> _What the task requires_
Reproduce all the entries precisely.

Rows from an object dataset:

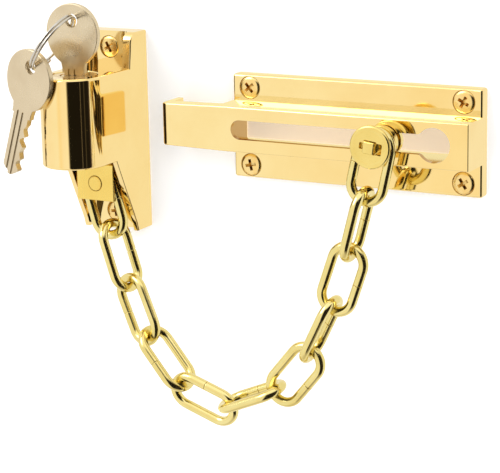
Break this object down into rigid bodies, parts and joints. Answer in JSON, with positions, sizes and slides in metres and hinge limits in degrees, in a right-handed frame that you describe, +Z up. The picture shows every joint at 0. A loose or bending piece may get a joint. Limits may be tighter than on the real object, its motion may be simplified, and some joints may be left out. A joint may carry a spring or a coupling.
{
  "type": "door chain guard",
  "caption": "Keyed door chain guard: frame keeper with a lock cylinder, a link chain, and a slide track with a keyhole slot for the chain's button.",
  "frame": {"origin": "centre of the keeper's back face, on the surface it is screwed to", "axes": "+X along the wall from the keeper towards the track, +Y into the wall, +Z up"},
  "size_m": [0.1594, 0.0631, 0.1438],
  "materials": {
    "plated_housing": "polished plating over cast zinc",
    "zinc_plated_steel": "zinc-plated steel",
    "plated_screws": "bright plated steel",
    "lock_brass": "machined",
    "spring_steel": "satin",
    "satin_block": "satin plated",
    "chain_brass": "polished",
    "plated_track": "polished plating over cast zinc",
    "button_brass": "polished",
    "nickel_silver": "brushed nickel silver",
    "ring_steel": "bright steel wire"
  },
  "bodies": {
    "keeper_and_track": {"keeper_housing": "plated_housing", "keeper_back_plate": "zinc_plated_steel", "keeper_screw_upper": "plated_screws", "keeper_screw_lower": "plated_screws", "lock_cylinder_shell": "lock_brass", "track_plate": "plated_track", "track_screw_upper_left": "plated_screws", "track_screw_lower_left": "plated_screws", "track_screw_upper_right": "plated_screws", "track_screw_lower_right": "plated_screws"},
    "plug": {"lock_plug": "lock_brass", "tumbler_wafer_1": "lock_brass", "tumbler_wafer_2": "lock_brass", "tumbler_wafer_3": "lock_brass", "tumbler_wafer_4": "lock_brass", "plug_retaining_clip": "spring_steel", "lock_cam": "spring_steel"},
    "latch": {"latch_bolt": "spring_steel"},
    "key": {"key_in_lock": "nickel_silver"},
    "ring": {"key_ring": "ring_steel"},
    "spare_key": {"key_spare": "nickel_silver"},
    "anchor": {"anchor_block": "satin_block", "anchor_pin": "satin_block"},
    "button": {"button_collar": "button_brass"},
    "button_stud_and_washer": {"button_stud": "button_brass", "button_washer": "button_brass"},
    "link_01": {"chain_link_01": "chain_brass"},
    "link_02": {"chain_link_02": "chain_brass"},
    "link_03": {"chain_link_03": "chain_brass"},
    "link_04": {"chain_link_04": "chain_brass"},
    "link_05": {"chain_link_05": "chain_brass"},
    "link_06": {"chain_link_06": "chain_brass"},
    "link_07": {"chain_link_07": "chain_brass"},
    "link_08": {"chain_link_08": "chain_brass"},
    "link_09": {"chain_link_09": "chain_brass"},
    "link_10": {"chain_link_10": "chain_brass"},
    "link_11": {"chain_link_11": "chain_brass"}
  },
  "joints": [
    {"name": "button_slide", "type": "slide", "parent": "keeper_and_track", "child": "button", "axis": [1, 0, 0], "range_m": [-0.0518, 0.017]},
    {"name": "button_spin", "type": "hinge", "parent": "button", "child": "button_stud_and_washer", "pos_m": [0.1073, -0.0215, 0.0055], "axis": [0, -1, 0], "continuous": true},
    {"name": "link_11_hinge", "type": "hinge", "parent": "button", "child": "link_11", "pos_m": [0.1073, -0.0215, 0.0055], "axis": [0, -1, 0], "range_deg": [-6.7, 18.35]},
    {"name": "link_10_hinge", "type": "hinge", "parent": "link_11", "child": "link_10", "pos_m": [0.10437, -0.0215, -0.00735], "axis": [0, -1, 0], "range_deg": [-2.31, 4.99]},
    {"name": "link_09_hinge", "type": "hinge", "parent": "link_10", "child": "link_09", "pos_m": [0.09688, -0.02063, -0.03421], "axis": [0, -1, 0], "range_deg": [-6.13, 2.68]},
    {"name": "link_08_hinge", "type": "hinge", "parent": "link_09", "child": "link_08", "pos_m": [0.09295, -0.02026, -0.04523], "axis": [0, -1, 0], "range_deg": [-2.04, 1.34]},
    {"name": "link_07_hinge", "type": "hinge", "parent": "link_08", "child": "link_07", "pos_m": [0.08053, -0.01939, -0.07019], "axis": [0, -1, 0], "range_deg": [-1.78, 1.25]},
    {"name": "link_06_hinge", "type": "hinge", "parent": "link_07", "child": "link_06", "pos_m": [0.0731, -0.0192, -0.07923], "axis": [0, -1, 0], "range_deg": [-9.44, 3.77]},
    {"name": "link_05_hinge", "type": "hinge", "parent": "link_06", "child": "link_05", "pos_m": [0.04745, -0.01941, -0.0902], "axis": [0, -1, 0], "range_deg": [-17.27, 6.34]},
    {"name": "link_04_hinge", "type": "hinge", "parent": "link_05", "child": "link_04", "pos_m": [0.03647, -0.01994, -0.08622], "axis": [0, -1, 0], "range_deg": [-2.71, 1.56]},
    {"name": "link_03_hinge", "type": "hinge", "parent": "link_04", "child": "link_03", "pos_m": [0.01821, -0.01874, -0.06515], "axis": [0, -1, 0], "range_deg": [-6.85, 2.92]},
    {"name": "link_02_hinge", "type": "hinge", "parent": "link_03", "child": "link_02", "pos_m": [0.0129, -0.01719, -0.05484], "axis": [0, -1, 0], "range_deg": [-8.04, 3.31]},
    {"name": "anchor_slide", "type": "slide", "parent": "keeper_and_track", "child": "anchor", "axis": [0, 0, -1], "range_m": [0, 0.0045]},
    {"name": "link_01_hinge", "type": "hinge", "parent": "anchor", "child": "link_01", "pos_m": [0, -0.0157, -0.0167], "axis": [0, -1, 0], "range_deg": [-17.42, 6.39]},
    {"name": "key_turn", "type": "hinge", "parent": "keeper_and_track", "child": "plug", "pos_m": [0, -0.028, 0], "axis": [0, 0, 1], "range_deg": [0, 90]},
    {"name": "latch_slide", "type": "slide", "parent": "keeper_and_track", "child": "latch", "axis": [0, 1, 0], "range_m": [-0.0001, 0.0043]},
    {"name": "key_withdraw", "type": "slide", "parent": "plug", "child": "key", "axis": [0, 0, 1], "range_m": [0, 0.026]},
    {"name": "ring_swing", "type": "hinge", "parent": "key", "child": "ring", "pos_m": [0, -0.028, 0.0408], "axis": [0, 1, 0], "range_deg": [0, 12]},
    {"name": "spare_key_swing", "type": "hinge", "parent": "ring", "child": "spare_key", "pos_m": [-0.00807, -0.04078, 0.02655], "axis": [0.1959, 0.9806, 0], "range_deg": [-10, 10]}
  ],
  "couplings": [
    {"joint": "link_11_hinge", "follows": "button_slide", "rad_per_m": -5.8468},
    {"joint": "link_10_hinge", "follows": "button_slide", "rad_per_m": -1.3439},
    {"joint": "link_09_hinge", "follows": "button_slide", "rad_per_m": 1.7279},
    {"joint": "link_08_hinge", "follows": "button_slide", "rad_per_m": 0.34907},
    {"joint": "link_07_hinge", "follows": "button_slide", "rad_per_m": 0.2618},
    {"joint": "link_06_hinge", "follows": "button_slide", "rad_per_m": 2.8449},
    {"joint": "link_05_hinge", "follows": "button_slide", "rad_per_m": 5.4803},
    {"joint": "link_04_hinge", "follows": "button_slide", "rad_per_m": 0.57596},
    {"joint": "link_03_hinge", "follows": "button_slide", "rad_per_m": 1.9722},
    {"joint": "link_02_hinge", "follows": "button_slide", "rad_per_m": 2.3737},
    {"joint": "link_01_hinge", "follows": "button_slide", "rad_per_m": 5.5327},
    {"joint": "latch_slide", "follows": "key_turn", "m_per_rad": 0.0026738}
  ]
}
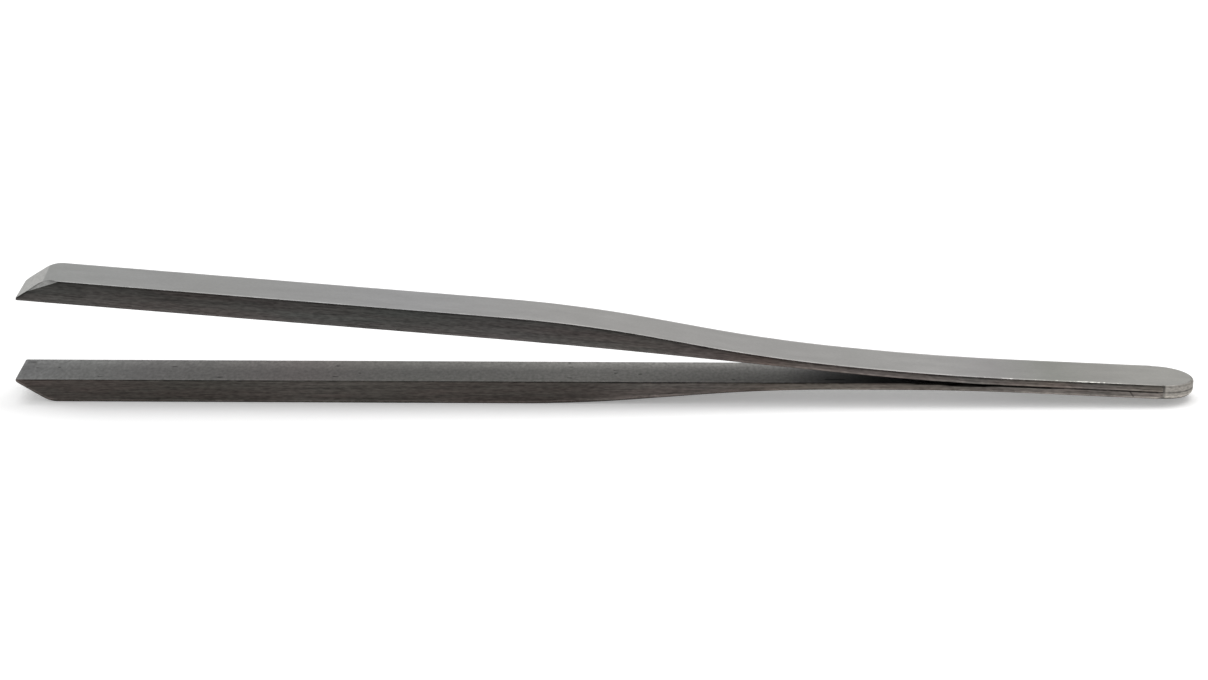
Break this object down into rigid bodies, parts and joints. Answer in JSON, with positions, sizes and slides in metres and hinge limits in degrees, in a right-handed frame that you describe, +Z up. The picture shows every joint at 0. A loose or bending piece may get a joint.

> _Response for this exercise_
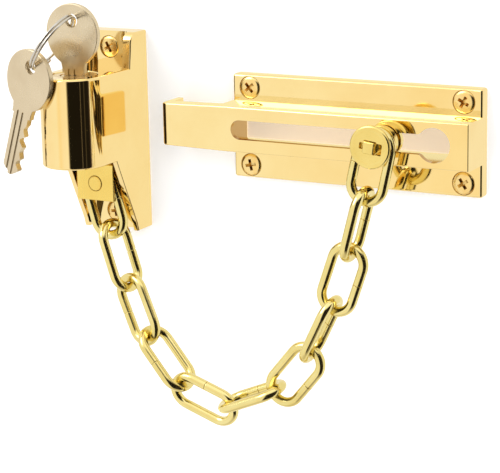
Break this object down into rigid bodies, parts and joints. Answer in JSON, with positions, sizes and slides in metres and hinge limits in degrees, in a right-handed frame that you describe, +Z up. The picture shows every joint at 0. A loose or bending piece may get a joint. Limits may be tighter than on the real object, its motion may be simplified, and some joints may be left out. A joint may carry a spring or a coupling.
{
  "type": "door chain guard",
  "caption": "Keyed door chain guard: frame keeper with a lock cylinder, a link chain, and a slide track with a keyhole slot for the chain's button.",
  "frame": {"origin": "centre of the keeper's back face, on the surface it is screwed to", "axes": "+X along the wall from the keeper towards the track, +Y into the wall, +Z up"},
  "size_m": [0.1594, 0.0631, 0.1438],
  "materials": {
    "plated_housing": "polished plating over cast zinc",
    "zinc_plated_steel": "zinc-plated steel",
    "plated_screws": "bright plated steel",
    "lock_brass": "machined",
    "spring_steel": "satin",
    "satin_block": "satin plated",
    "chain_brass": "polished",
    "plated_track": "polished plating over cast zinc",
    "button_brass": "polished",
    "nickel_silver": "brushed nickel silver",
    "ring_steel": "bright steel wire"
  },
  "bodies": {
    "keeper_and_track": {"keeper_housing": "plated_housing", "keeper_back_plate": "zinc_plated_steel", "keeper_screw_upper": "plated_screws", "keeper_screw_lower": "plated_screws", "lock_cylinder_shell": "lock_brass", "track_plate": "plated_track", "track_screw_upper_left": "plated_screws", "track_screw_lower_left": "plated_screws", "track_screw_upper_right": "plated_screws", "track_screw_lower_right": "plated_screws"},
    "plug": {"lock_plug": "lock_brass", "tumbler_wafer_1": "lock_brass", "tumbler_wafer_2": "lock_brass", "tumbler_wafer_3": "lock_brass", "tumbler_wafer_4": "lock_brass", "plug_retaining_clip": "spring_steel", "lock_cam": "spring_steel"},
    "latch": {"latch_bolt": "spring_steel"},
    "key": {"key_in_lock": "nickel_silver"},
    "ring": {"key_ring": "ring_steel"},
    "spare_key": {"key_spare": "nickel_silver"},
    "anchor": {"anchor_block": "satin_block", "anchor_pin": "satin_block"},
    "button": {"button_collar": "button_brass"},
    "button_stud_and_washer": {"button_stud": "button_brass", "button_washer": "button_brass"},
    "link_01": {"chain_link_01": "chain_brass"},
    "link_02": {"chain_link_02": "chain_brass"},
    "link_03": {"chain_link_03": "chain_brass"},
    "link_04": {"chain_link_04": "chain_brass"},
    "link_05": {"chain_link_05": "chain_brass"},
    "link_06": {"chain_link_06": "chain_brass"},
    "link_07": {"chain_link_07": "chain_brass"},
    "link_08": {"chain_link_08": "chain_brass"},
    "link_09": {"chain_link_09": "chain_brass"},
    "link_10": {"chain_link_10": "chain_brass"},
    "link_11": {"chain_link_11": "chain_brass"}
  },
  "joints": [
    {"name": "button_slide", "type": "slide", "parent": "keeper_and_track", "child": "button", "axis": [1, 0, 0], "range_m": [-0.0518, 0.017]},
    {"name": "button_spin", "type": "hinge", "parent": "button", "child": "button_stud_and_washer", "pos_m": [0.1073, -0.0215, 0.0055], "axis": [0, -1, 0], "continuous": true},
    {"name": "link_11_hinge", "type": "hinge", "parent": "button", "child": "link_11", "pos_m": [0.1073, -0.0215, 0.0055], "axis": [0, -1, 0], "range_deg": [-6.7, 18.35]},
    {"name": "link_10_hinge", "type": "hinge", "parent": "link_11", "child": "link_10", "pos_m": [0.10437, -0.0215, -0.00735], "axis": [0, -1, 0], "range_deg": [-2.31, 4.99]},
    {"name": "link_09_hinge", "type": "hinge", "parent": "link_10", "child": "link_09", "pos_m": [0.09688, -0.02063, -0.03421], "axis": [0, -1, 0], "range_deg": [-6.13, 2.68]},
    {"name": "link_08_hinge", "type": "hinge", "parent": "link_09", "child": "link_08", "pos_m": [0.09295, -0.02026, -0.04523], "axis": [0, -1, 0], "range_deg": [-2.04, 1.34]},
    {"name": "link_07_hinge", "type": "hinge", "parent": "link_08", "child": "link_07", "pos_m": [0.08053, -0.01939, -0.07019], "axis": [0, -1, 0], "range_deg": [-1.78, 1.25]},
    {"name": "link_06_hinge", "type": "hinge", "parent": "link_07", "child": "link_06", "pos_m": [0.0731, -0.0192, -0.07923], "axis": [0, -1, 0], "range_deg": [-9.44, 3.77]},
    {"name": "link_05_hinge", "type": "hinge", "parent": "link_06", "child": "link_05", "pos_m": [0.04745, -0.01941, -0.0902], "axis": [0, -1, 0], "range_deg": [-17.27, 6.34]},
    {"name": "link_04_hinge", "type": "hinge", "parent": "link_05", "child": "link_04", "pos_m": [0.03647, -0.01994, -0.08622], "axis": [0, -1, 0], "range_deg": [-2.71, 1.56]},
    {"name": "link_03_hinge", "type": "hinge", "parent": "link_04", "child": "link_03", "pos_m": [0.01821, -0.01874, -0.06515], "axis": [0, -1, 0], "range_deg": [-6.85, 2.92]},
    {"name": "link_02_hinge", "type": "hinge", "parent": "link_03", "child": "link_02", "pos_m": [0.0129, -0.01719, -0.05484], "axis": [0, -1, 0], "range_deg": [-8.04, 3.31]},
    {"name": "anchor_slide", "type": "slide", "parent": "keeper_and_track", "child": "anchor", "axis": [0, 0, -1], "range_m": [0, 0.0045]},
    {"name": "link_01_hinge", "type": "hinge", "parent": "anchor", "child": "link_01", "pos_m": [0, -0.0157, -0.0167], "axis": [0, -1, 0], "range_deg": [-17.42, 6.39]},
    {"name": "key_turn", "type": "hinge", "parent": "keeper_and_track", "child": "plug", "pos_m": [0, -0.028, 0], "axis": [0, 0, 1], "range_deg": [0, 90]},
    {"name": "latch_slide", "type": "slide", "parent": "keeper_and_track", "child": "latch", "axis": [0, 1, 0], "range_m": [-0.0001, 0.0043]},
    {"name": "key_withdraw", "type": "slide", "parent": "plug", "child": "key", "axis": [0, 0, 1], "range_m": [0, 0.026]},
    {"name": "ring_swing", "type": "hinge", "parent": "key", "child": "ring", "pos_m": [0, -0.028, 0.0408], "axis": [0, 1, 0], "range_deg": [0, 12]},
    {"name": "spare_key_swing", "type": "hinge", "parent": "ring", "child": "spare_key", "pos_m": [-0.00807, -0.04078, 0.02655], "axis": [0.1959, 0.9806, 0], "range_deg": [-10, 10]}
  ],
  "couplings": [
    {"joint": "link_11_hinge", "follows": "button_slide", "rad_per_m": -5.8468},
    {"joint": "link_10_hinge", "follows": "button_slide", "rad_per_m": -1.3439},
    {"joint": "link_09_hinge", "follows": "button_slide", "rad_per_m": 1.7279},
    {"joint": "link_08_hinge", "follows": "button_slide", "rad_per_m": 0.34907},
    {"joint": "link_07_hinge", "follows": "button_slide", "rad_per_m": 0.2618},
    {"joint": "link_06_hinge", "follows": "button_slide", "rad_per_m": 2.8449},
    {"joint": "link_05_hinge", "follows": "button_slide", "rad_per_m": 5.4803},
    {"joint": "link_04_hinge", "follows": "button_slide", "rad_per_m": 0.57596},
    {"joint": "link_03_hinge", "follows": "button_slide", "rad_per_m": 1.9722},
    {"joint": "link_02_hinge", "follows": "button_slide", "rad_per_m": 2.3737},
    {"joint": "link_01_hinge", "follows": "button_slide", "rad_per_m": 5.5327},
    {"joint": "latch_slide", "follows": "key_turn", "m_per_rad": 0.0026738}
  ]
}
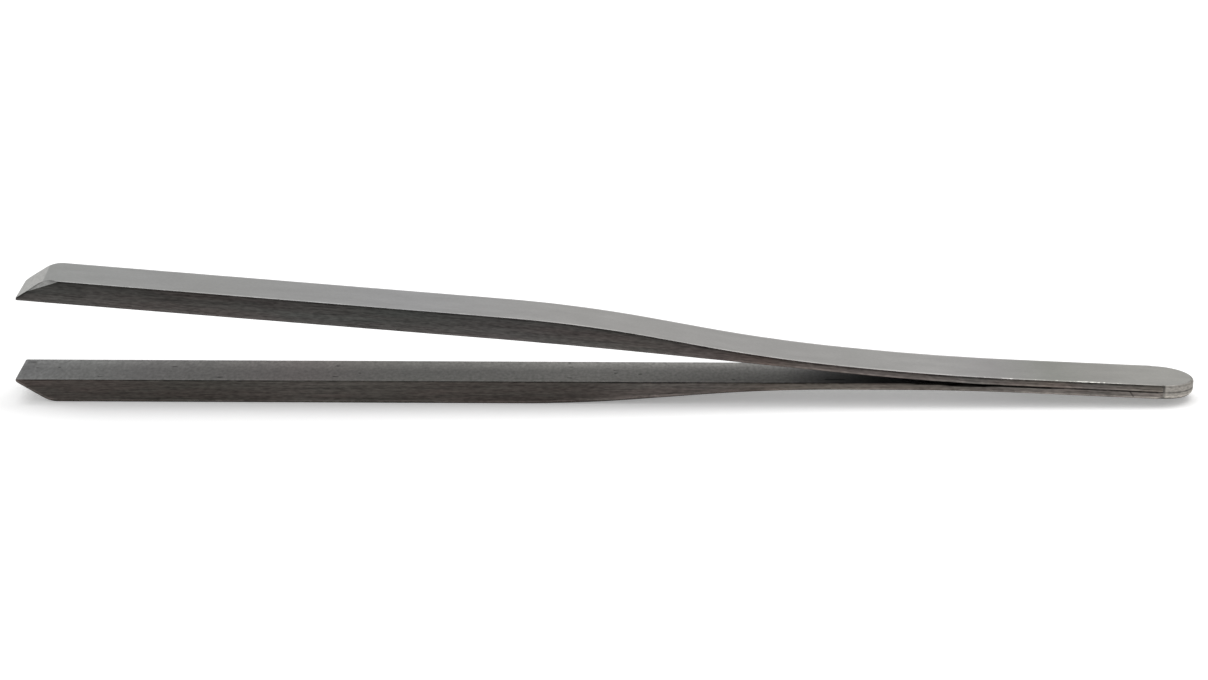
Break this object down into rigid bodies, parts and joints. Answer in JSON, with positions, sizes and slides in metres and hinge limits in degrees, in a right-handed frame that you describe, +Z up. The picture shows every joint at 0. A loose or bending piece may get a joint.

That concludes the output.